# homelite sx-135 starts then stops when revved



## harrynye (Jun 5, 2005)

I had it serviced last year. If I engage the throttle fully when starting it, choke half engaged, the thing will start like it is fine and rev way up but then it turns off right away after seconds. If I half engage the choke and not apply the throttle, it will run at idle for a time but as soon as I apply the gas it bogs down and turns off.
Is this easy to service myself?
New air filter and it doesn't smoke.


----------



## bugman (Aug 12, 2004)

does it smoke heavily when revved for those short seconds? it could have too rich of a mix.


----------



## hankster (Jan 1, 1998)

Sounds like the low end is running lean. Try opening up the low end needle on the carb 1/2 turn.


----------



## harrynye (Jun 5, 2005)

New air filter and it doesn't smoke.


----------



## bugman (Aug 12, 2004)

have you tried opening the needle up?? new filter really wouldn't help.. unless the old one was so badly clogged it wasn't worth cleaning.


----------



## harrynye (Jun 5, 2005)

I opened the little red plastic screw (there is a white one too) up as close to half a turn as I could (counter clockwise) and it seemed to throw out a bit of smoke and misfire a bit when I started it and revved it up-it did not stall. I kept it revved and then I closed it (the red screw) until the smoke and the misfires (kind of sputtering, really) stopped. I think you have solved my problem. I really appreciate it. 
I really don't know too much about small engines(never needed to know because I was an apartment dweller til last year); is there a good book that you could suggest that I could refer to in a situation such as this?
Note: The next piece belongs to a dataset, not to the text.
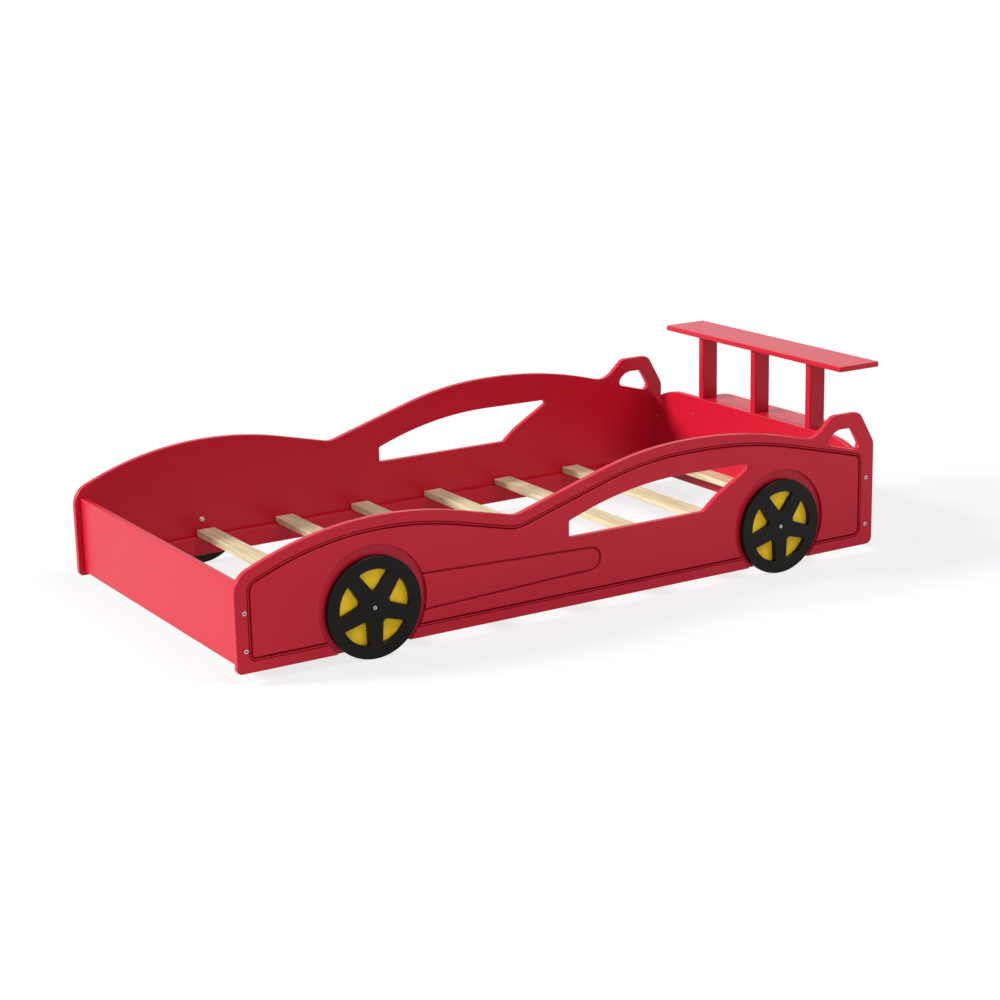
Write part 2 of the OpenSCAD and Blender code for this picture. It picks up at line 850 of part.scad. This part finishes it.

I think if I know the basics, I could better use this forum (my description of the little red and white plastic screws should alert you to my need for the proper lexicon).

Again, thank-you
Harry


----------



## bugman (Aug 12, 2004)

well one rule of thumb, let em run just slightly rich. just to smoke a little when running. though those little caps really do prevent you from making but a small adjustment.


----------